The agriculture sector is undergoing a 'feminization' trend, marked by a rising number of women taking on diverse roles as cultivators, entrepreneurs, and labourers.

Shivangi Rai
There is ‘feminisation’ of agriculture sector, with number of women increasing in multiple roles as cultivators, entrepreneurs and labourers. (Photo: Unsplash)
There is ‘feminisation’ of agriculture sector, with number of women increasing in multiple roles as cultivators, entrepreneurs and labourers. (Photo: Unsplash)

India witnessed a profound evolution in its agriculture sector in the last century, primarily driven by consumption-focused economics. This led to the emergence of intensive production systems, notably in the major river basins of northern and western India.

The success of this agricultural transformation, often termed the 'green revolution,' has had profound social and ecological consequences.

However, amidst the strides made, a crucial aspect has been consistently overlooked – the substantial contribution of women to agriculture in rural India.

A staggering 78% of employed women in India are engaged in agriculture, making it the sector with the highest estimated female labour force participation at 62.9%, as per the Annual Periodic Labour Force Survey (2021-2022).

Despite their significant involvement, rural women are predominantly viewed as laborers on their family farms rather than recognized as "farmers" in their own right.

Data from the Agriculture Census (2010-11) reveals that out of 118.7 million cultivators, 30.3% were females. Similarly, among 144.3 million agricultural laborers, 42.6% were women.

Census 2011 highlights a 24% increase in female agricultural laborers between 2001 and 2011. Economic Survey 2017-18 notes a 'feminization' of the agriculture sector due to rural-to-urban migration by men, showcasing an increasing number of women in diverse roles as cultivators, entrepreneurs, and labourers.

To harness the true potential of women in agriculture, there is a pressing need for policies that place them at the forefront. Recognizing the integrated role of rural women in managing diverse natural resources for household needs, there must be enhanced access to critical resources such as land, water, credit, technology, and training. Ownership of land is particularly transformative, amplifying women's decision-making power within households.

Agriculture Production Cluster (APC): A Holistic Approach

To address the challenges faced by women in agriculture, an inclusive approach is essential. The Agriculture Production Cluster (APC), introduced by organizations like PRADAN, focuses on market demand and systematically addresses production challenges. This approach has proven successful in empowering women by organizing them into Producer Groups (PGs) and promoting Farmer Producer Organizations (FPOs). Scaling this model across the country can catalyze the empowerment of women, providing them with a sense of ownership and agency.

Collaborative Efforts for Gender Equality

To eradicate gender bias in the agricultural sector, concerted efforts from the government, private sector, NGOs, and civil society organizations are imperative. Initiatives should aim to provide women farmers with equal access to resources, including credit, capital investments, sustainable agricultural practices, and advanced farming tools. Creating female-led FPOs and fostering collaboration among them will amplify the voices of women in agriculture, ensuring their concerns are heard.

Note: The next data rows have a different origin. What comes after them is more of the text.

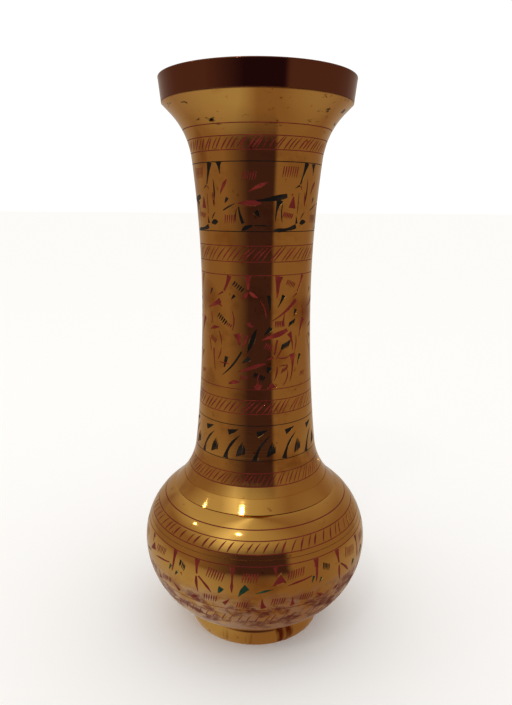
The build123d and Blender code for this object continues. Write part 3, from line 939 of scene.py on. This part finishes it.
def engrave(shell, outline, bands):
    """Cuts a shell's bands and fills each with its colours of lac."""
    sizes = bpy.context.scene.vase_sizes
    template = graver_template()
    everything = [entry for entries in bands.values() for entry in entries]
    for group in passes(everything):
        cutter = bend_cuts("graver", template, group, outline, -ABOVE, sizes.cut_depth, sizes.cut_depth)
        carve(shell, cutter)
    for band, entries in bands.items():
        for order, slot in enumerate((RED, BLACK, GREEN)):
            chosen = [entry for entry in entries if entry[0].colour == slot]
            if not chosen:
                continue
            # Crossing cuts show one colour, because no two are scraped to the same level.
            top = sizes.lac_recess + order * COLOUR_STEP
            bottom = FILL_DEPTH * sizes.cut_depth
            fill = bend_cuts(f"{slot}_{band}", template, chosen, outline, top, bottom, sizes.cut_depth)
            finish_piece(fill, finish(slot))


def stand_for(shell, node):
    """Finishes a turned shell and lets it stand for its CAD node."""
    finish_piece(shell, finish("brass"))
    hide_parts(node)


class VASE_OT_foot_ring(bpy.types.Operator):
    """Turn the ring that the vase stands on"""

    bl_idname = "vase.foot_ring"
    bl_label = "Foot Ring"
    bl_options = {"REGISTER", "UNDO"}

    def execute(self, context):
        outline = vase_outline()
        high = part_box("foot_ring")[1]
        bore = outline.foot_top_radius - FOOT_WALL
        soft = FOOT_ROUND
        bottom, swell_height = FOOT_BOTTOM_RADIUS, FOOT_SWELL_SHARE * outline.foot_top
        side = [(bottom - soft, 0.0), (bottom - 0.3 * soft, 0.3 * soft)]
        for z in np.linspace(soft, high.z, 13):
            edge, span = outline.foot_top_radius, high.z - swell_height
            if z < swell_height:
                edge, span = bottom, swell_height
            side.append((high.x - (high.x - edge) * ((z - swell_height) / span) ** 2, float(z)))
        section = side + [(bore, high.z), (bore, soft), (bore + soft, 0.0)]
        stand_for(turn("foot_ring_turned", [section], BODY_STEPS), "foot_ring")
        return {"FINISHED"}


class VASE_OT_bowl(bpy.types.Operator):
    """Turn the bowl and engrave its panel and foot band"""

    bl_idname = "vase.bowl"
    bl_label = "Bowl"
    bl_options = {"REGISTER", "UNDO"}

    def execute(self, context):
        outline = vase_outline()
        sizes = context.scene.vase_sizes
        foot, seam, top = outline.foot_top, outline.seam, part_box("bowl")[1].z
        floor = foot + FLOOR
        tongue = outline.bore(top) - FILM
        ring = outline.foot_top_radius - FOOT_WALL - FILM
        line = (sizes.line_width, sizes.line_depth)
        section = turned_side(outline, foot, seam, BODY_PITCH, outline.red_bowl, *line)
        section += [(tongue, seam), (tongue, top), (tongue - SPIGOT_WALL, top)]
        section += [(tongue - SPIGOT_WALL, seam - sizes.wall)]
        section += inner_side(outline, seam - sizes.wall, floor, INNER_PITCH)
        section += [(share * ring, floor) for share in (0.7, 0.4, 0.1)] + [(0.0, floor), (0.0, foot)]
        section += [(share * ring, foot) for share in (0.1, 0.4, 0.7)]
        section += [(ring - SPIGOT_WALL, foot), (ring - SPIGOT_WALL, foot - SPIGOT), (ring, foot - SPIGOT)]
        section += [(ring, foot)]
        shell = turn("bowl_turned", [section], BODY_STEPS)
        engrave(shell, outline, engraving(outline)["bowl"])
        stand_for(shell, "bowl")
        return {"FINISHED"}


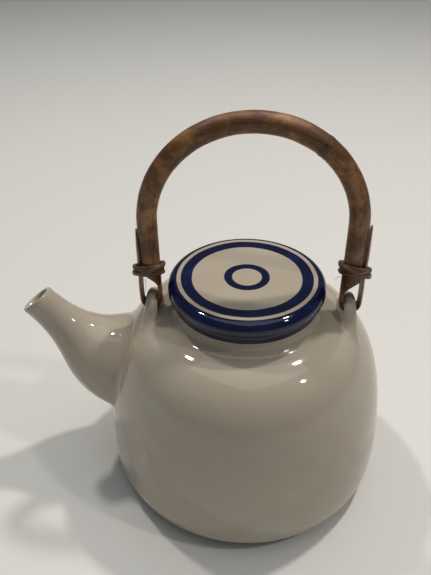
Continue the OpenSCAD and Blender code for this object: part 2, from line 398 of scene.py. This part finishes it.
def lower_share(turn, width):
    """How near a turn is to the spout's lower side, from 0 to 1."""
    off = (turn + math.pi) % math.tau - math.pi
    return math.exp(-(off / math.radians(width)) ** 2)


def spout_point(turn, t, thinner=0.0):
    """A point of the spout's skin, or of its channel where thinner is 1."""
    x, z, r = guide_point(spout_guide, t)
    ahead = guide_point(spout_guide, t + 0.005)
    behind = guide_point(spout_guide, t - 0.005)
    along = Vector((ahead[0] - behind[0], 0, ahead[1] - behind[1])).normalized()
    across = Vector((-along.z, 0, along.x))
    trough = min(1, max(0, (1 - t) / 0.05)) * min(1, max(0, (t - 0.8) / 0.1))
    r += lip_beak * mouth_share(t) * lower_share(turn, beak_spread)
    r -= thinner * (spout_wall + (lip_wall - spout_wall) * t + 1.3 * trough * lower_share(turn, 45))
    lean = -r * math.sin(turn) * math.tan(mouth_tilt) * mouth_share(t)
    return Vector((x, 0, z)) + across * r * math.cos(turn) + Vector((0, r * math.sin(turn), 0)) + along * lean


def in_pot(p):
    """Whether a point is inside the pot's outer shape."""
    r = math.hypot(p.x, p.y)
    if p.z < belly_z:
        return r < lower_r(p.z, belly_r, base_bottom)
    return p.z < crown_z and r < upper_r(p.z, belly_r, crown_z)


def meets_pot(turn, thinner):
    """How far along the spout a line of its skin comes out of the pot."""
    low, high = 0.0, 0.8
    for _ in range(30):
        middle = (low + high) / 2
        if in_pot(spout_point(turn, middle, thinner)):
            low = middle
        else:
            high = middle
    return high


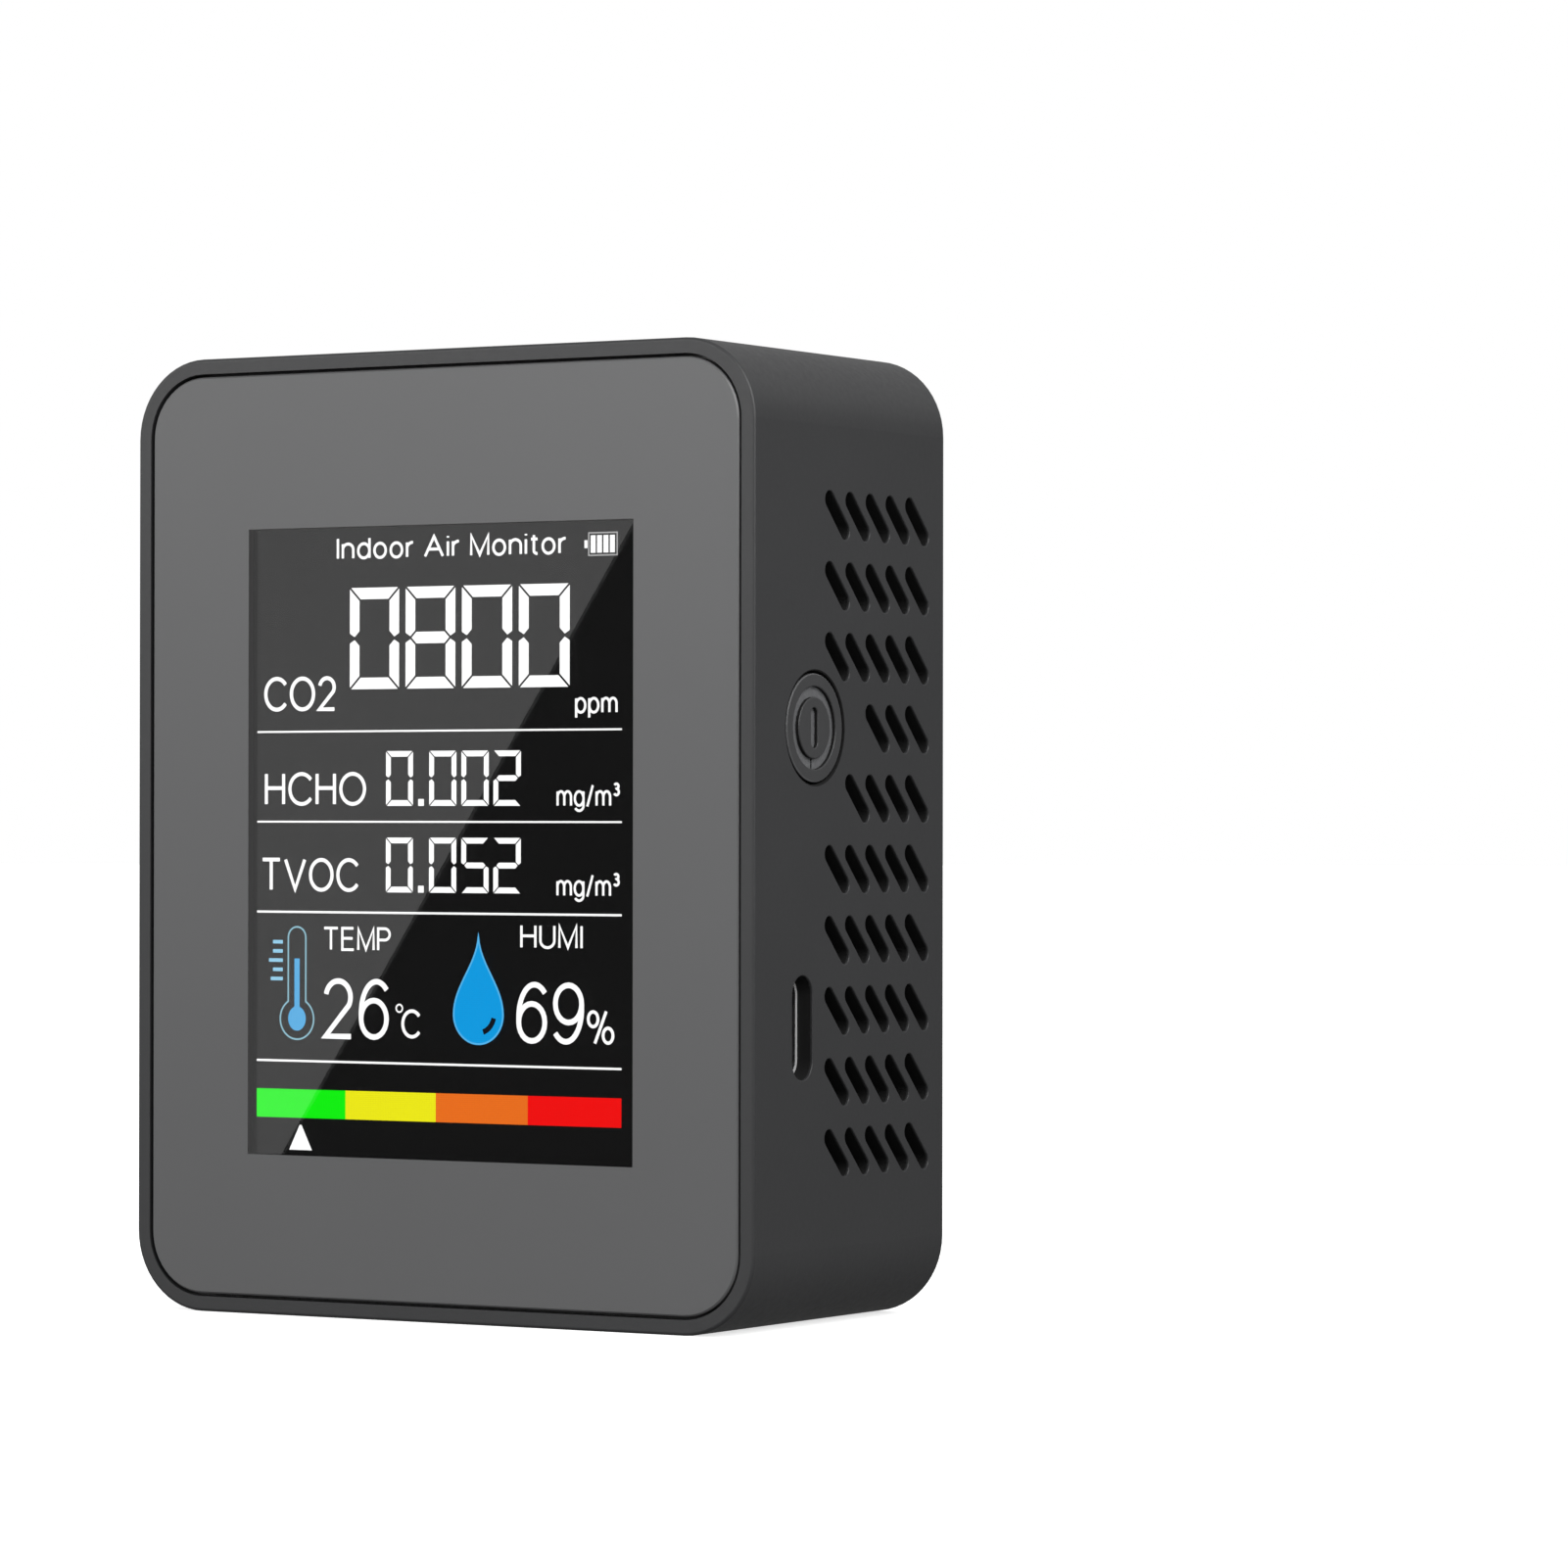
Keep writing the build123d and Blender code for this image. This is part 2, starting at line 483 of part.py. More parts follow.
capacitors = on_board(
    [(MCU_X + x, MCU_Z + z) for x in (-8.0, 8.0) for z in (-6.0, -2.0, 2.0, 6.0)]
    + [(COIL_X + x, COIL_Z + z) for x in (-4.5, 4.5) for z in (-3.0, 3.0)],
    CAPACITOR_SIZE[:2],
    CAPACITOR_SIZE[2],
)
resistors = on_board(
    [(MCU_X + x, MCU_Z - 9.0) for x in (-6.0, -3.0, 0.0, 3.0, 6.0)]
    + [(POWER_CHIPS[0][0] + x, 31.0) for x in (-3.0, 0.0, 3.0)]
    + [(20.0, z) for z in (48.0, 51.0, 56.0, 59.0)],
    RESISTOR_SIZE[:2],
    RESISTOR_SIZE[2],
)

with BuildPart() as humidity_sensor:
    with BuildSketch(across(PCB_BACK)):
        with Locations((HUMIDITY_X, HUMIDITY_Z)):
            Rectangle(HUMIDITY_W, HUMIDITY_W)
    extrude(amount=-HUMIDITY_T)
    with BuildSketch(across(PCB_BACK + HUMIDITY_T)):
        with Locations((HUMIDITY_X, HUMIDITY_Z)):
            Circle(SENSOR_HOLE_R)
    extrude(amount=HUMIDITY_T / 2, mode=Mode.SUBTRACT)

# ---- power button and switch ---------------------------------------------------------------------------------

FLANGE_FACE = SIDE - WALL - BUTTON_RECESS
STEM_END = PLUNGER_TIP + STEM_PLAY

with BuildPart() as power_button:
    with BuildSketch(beside(SIDE - BUTTON_RECESS)):
        with Locations((BUTTON_Y, BUTTON_Z)):
            Circle(BUTTON_R)
    extrude(amount=FLANGE_FACE - (SIDE - BUTTON_RECESS))
    # Engraved sign: a ring with a bar inside it
    with BuildSketch(beside(SIDE - BUTTON_RECESS)):
        with Locations((BUTTON_Y, BUTTON_Z)):
            Circle(RING_OUTER)
            Circle(RING_INNER, mode=Mode.SUBTRACT)
            SlotOverall(BAR_L, BAR_W, rotation=90)
    extrude(amount=-RING_DEPTH, mode=Mode.SUBTRACT)
    fillet(power_button.edges().group_by(Axis.X)[-1], BUTTON_EDGE)
    # Nick across the ring's floor, under the bar
    with BuildSketch(beside(SIDE - BUTTON_RECESS - RING_DEPTH)):
        with Locations((BUTTON_Y, BUTTON_Z - (RING_OUTER + RING_INNER) / 2)):
            Rectangle(NICK_W, RING_OUTER - RING_INNER)
    extrude(amount=-NICK_DEPTH, mode=Mode.SUBTRACT)
    # Flange behind the casing's wall, with a flat towards the front, and the stem that pushes the switch
    with BuildSketch(beside(FLANGE_FACE)):
        with Locations((BUTTON_Y, BUTTON_Z)):
            Circle(FLANGE_R)
        with Locations((BUTTON_Y - FLANGE_FLAT - FLANGE_R / 2, BUTTON_Z)):
            Rectangle(FLANGE_R, 2 * FLANGE_R, mode=Mode.SUBTRACT)
    extrude(amount=-FLANGE_T)
    with BuildSketch(beside(FLANGE_FACE - FLANGE_T)):
        with Locations((BUTTON_Y, BUTTON_Z)):
            Circle(STEM_R)
    extrude(amount=STEM_END - (FLANGE_FACE - FLANGE_T))

with BuildPart() as switch_housing:
    with BuildSketch(beside(SWITCH_FACE)):
        with Locations(((PCB_BACK + SWITCH_TOP) / 2, BUTTON_Z)):
            Rectangle(SWITCH_TOP - PCB_BACK, SWITCH_H)
    extrude(amount=-SWITCH_DEPTH)
    with BuildSketch(beside(SWITCH_FACE)):
        with Locations((BUTTON_Y, BUTTON_Z)):
            Circle(SWITCH_BORE_R)
    extrude(amount=SWITCH_FLOOR - SWITCH_DEPTH, mode=Mode.SUBTRACT)

with BuildPart() as switch_cover:
    with BuildSketch(beside(SWITCH_FACE)):
        with Locations(((PCB_BACK + SWITCH_TOP) / 2, BUTTON_Z)):
            Rectangle(SWITCH_TOP - PCB_BACK, SWITCH_H)
        with Locations((BUTTON_Y, BUTTON_Z)):
            Circle(SWITCH_COVER_HOLE_R, mode=Mode.SUBTRACT)
    extrude(amount=SWITCH_COVER_T)

DOME_BASE = SWITCH_FACE - SWITCH_DEPTH + SWITCH_FLOOR
DOME_CREST = DOME_BASE + DOME_H

with BuildPart() as switch_dome:
    with BuildSketch(Plane(origin=(0, BUTTON_Y, BUTTON_Z), x_dir=(1, 0, 0), z_dir=(0, -1, 0))):
        with BuildLine():
            outer = RadiusArc(
                (DOME_CREST, 0), (DOME_BASE, DOME_R), -(DOME_R**2 + DOME_H**2) / (2 * DOME_H)
            )
            foot = Line(outer @ 1, (DOME_BASE, DOME_R - DOME_T))
            inner = RadiusArc(
                foot @ 1,
                (DOME_CREST - DOME_T, 0),
                ((DOME_R - DOME_T) ** 2 + (DOME_H - DOME_T) ** 2) / (2 * (DOME_H - DOME_T)),
            )
            Line(inner @ 1, outer @ 0)
        make_face()
    revolve(axis=Axis((0, BUTTON_Y, BUTTON_Z), (1, 0, 0)))

with BuildPart() as switch_plunger:
    collar_face = SWITCH_FACE - PLUNGER_PLAY
    with BuildSketch(beside(DOME_CREST + DOME_PLAY)):
        with Locations((BUTTON_Y, BUTTON_Z)):
            Circle(PLUNGER_FOOT_R)
    extrude(amount=PLUNGER_FOOT_L)
    with BuildSketch(beside(collar_face)):
        with Locations((BUTTON_Y, BUTTON_Z)):
            Circle(COLLAR_R)
    extrude(amount=-COLLAR_T)
    with BuildSketch(beside(collar_face)):
        with Locations((BUTTON_Y, BUTTON_Z)):
            Circle(PLUNGER_R)
    extrude(amount=PLUNGER_TIP - collar_face)

with BuildPart() as switch_legs:
    with BuildSketch(across(PCB_BACK)):
        with Locations(*SWITCH_LEGS):
            Rectangle(SWITCH_LEG_W, SWITCH_LEG_T)
    extrude(amount=PCB_T + LEG_REACH)

# ---- USB-C socket --------------------------------------------------------------------------------------------

with BuildPart() as usb_shell:
    with BuildSketch(beside(USB_MOUTH)):
        with Locations((USB_Y, USB_Z)):
            SlotOverall(USB_W, USB_H, rotation=90)
            SlotOverall(USB_W - 2 * USB_WALL, USB_H - 2 * USB_WALL, rotation=90, mode=Mode.SUBTRACT)
    extrude(amount=-USB_L)
    # Legs through the main board
    with BuildSketch(across(USB_Y)):
        with Locations(*USB_LEGS):
            Rectangle(LEG_W, LEG_T)
    extrude(amount=USB_Y - PCB_FRONT + LEG_REACH)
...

Empowering women in agriculture is a multi-faceted journey that requires persistent efforts and collaboration. Bridging the gender gaps in agriculture is not an overnight task but demands continuous activation of processes that recognize, respect, and empower women as farmers. The journey towards gender equality in agriculture is a commitment that will unfold over days, months, and years, ultimately reshaping the landscape for the better.